A falta de qualidade nos serviços públicos atinge um padrão vergonhoso.
Apesar disso, na última década os trabalhadores conseguiram melhorias
importantes, muitas inéditas. O desemprego caiu a um nível nunca visto.
O salario mínimo não parou de subir. O emprego formal cresceu e a
desigualdade regional diminuiu.
Apresentado como filantropia de fins eleitorais, o Bolsa Família nada
mais é do que uma resposta dos poderes públicos à condição de miséria
na qual sobrevivem milhões de famílias de trabalhadores sem emprego
decente, sem estudo formal e sem qualificação profissional, a que todos
deveriam ter direito.
O problema real é outro. Entregue aos solavancos e misérias do
mercado, o mundo encontra-se em sua pior crise desde 1929. Em toda
parte, conquistas históricas da se encontram sob ameaça – quando não
foram simplesmente revogadas.
A regressão é geral e muita gente repete que não há outra saída. É o novo conformismo. Novo?

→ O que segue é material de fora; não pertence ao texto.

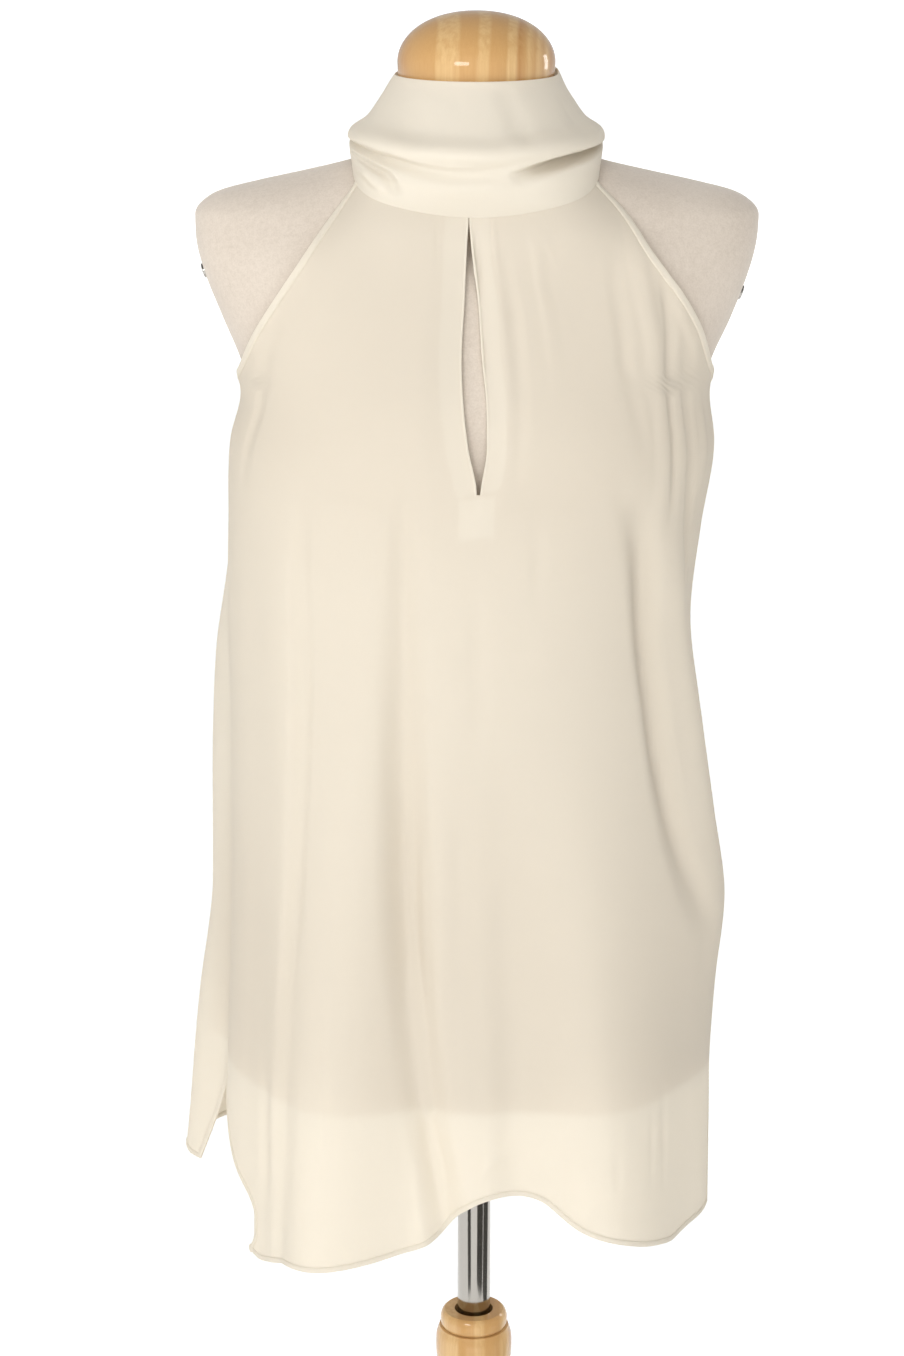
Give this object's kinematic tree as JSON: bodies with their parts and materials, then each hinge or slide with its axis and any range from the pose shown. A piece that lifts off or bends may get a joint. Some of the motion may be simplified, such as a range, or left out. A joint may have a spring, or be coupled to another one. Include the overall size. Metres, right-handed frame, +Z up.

Este é o mal que ronda a Terra, como assinalou Tony Judt, um dos principais historiadores de nosso tempo.
O debate realmente novo é impedir este processo de chegar ao País.
A oposição, em suas várias faces e muitas máscaras, está pronta para
cumprir seu papel. Recebe estímulos, favores e até carinhos. Fala
através de eufemismos e encontra-se bem protegida.
Por trás dela encontra-se o rumo das conquista arrancadas depois de 2002 – e o que será feito com elas no pós-2014.
Este é o debate que o Dia Nacional de Luta colocou. Convém não desprezá-lo.
Não concordo com Paulo Moreira ao elogiar o Dial Nacional de Luta, principalmente pelo fato de que esse só ocorreu na esteira dos manifestos. Antes dessas gigantescas manifestações ou do grupo na rede ter sugerido uma paralisação nacional no dia 01 de julho não havia essa Greve Geral orquestrada. O medo de uma paralisação desse nível não partindo dos sindicatos os fez se mobilizar, então nada tem de "real" o Dia Nacional de Luta.
Faz-se necessário ficar atento aos novos movimentos. A pressão neoliberal deve vir forte e com bons argumentos. Tomemos cuidado para não deslizarmos. Não é o momento de polarização e sim de diálogo.